Enough to ensure eternal storage. Underground vaults, salt mines, the usual
shtick.

I'll close for now.

Could "Eternity.com" be the new Westlaw? (For you nonlawyers, Westlaw
publishes books of court cases and rulings, and is the de facto place for
references...they make a tidy profit by licensing their system. Cyberspace
legal thinkers are looking at Web alternatives.)

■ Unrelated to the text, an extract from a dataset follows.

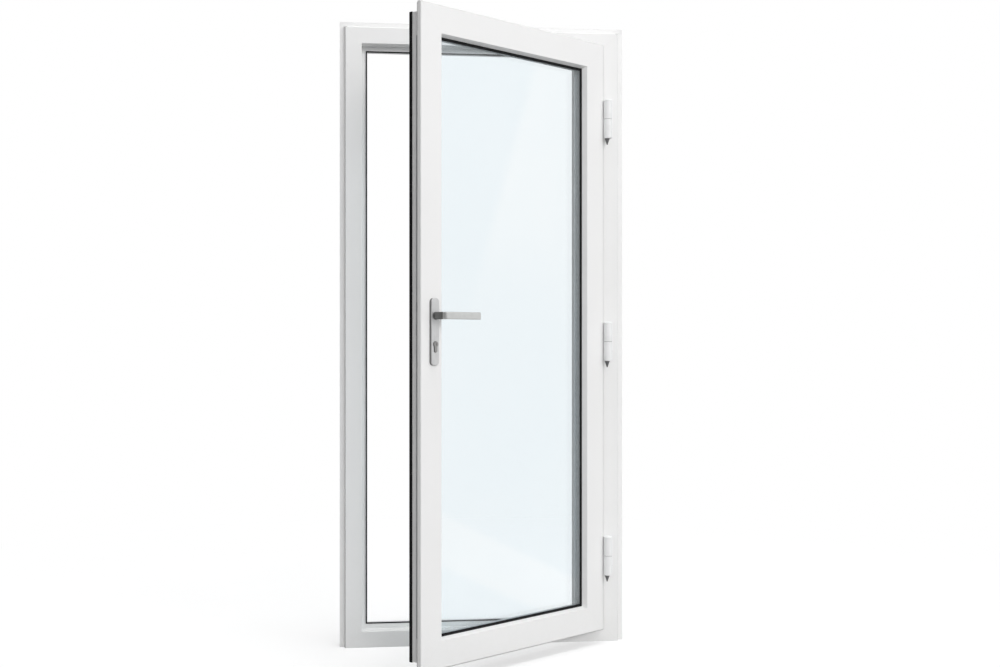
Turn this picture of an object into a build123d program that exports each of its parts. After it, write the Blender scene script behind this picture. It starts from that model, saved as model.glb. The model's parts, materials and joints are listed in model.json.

Food for thought (and grounds for further research, as Dave Emory would say).


--Tim May

We got computers, we're tapping phone lines, we know that that ain't allowed.
---------:---------:---------:---------:---------:---------:---------:----
Timothy C. May              | Crypto Anarchy: encryption, digital money,
[email protected]  408-728-0152 | anonymous networks, digital pseudonyms, zero
W.A.S.T.E.: Corralitos, CA  | knowledge, reputations, information markets,
Higher Power: 2^756839 - 1  | black markets, collapse of governments.
"National borders aren't even speed bumps on the information superhighway."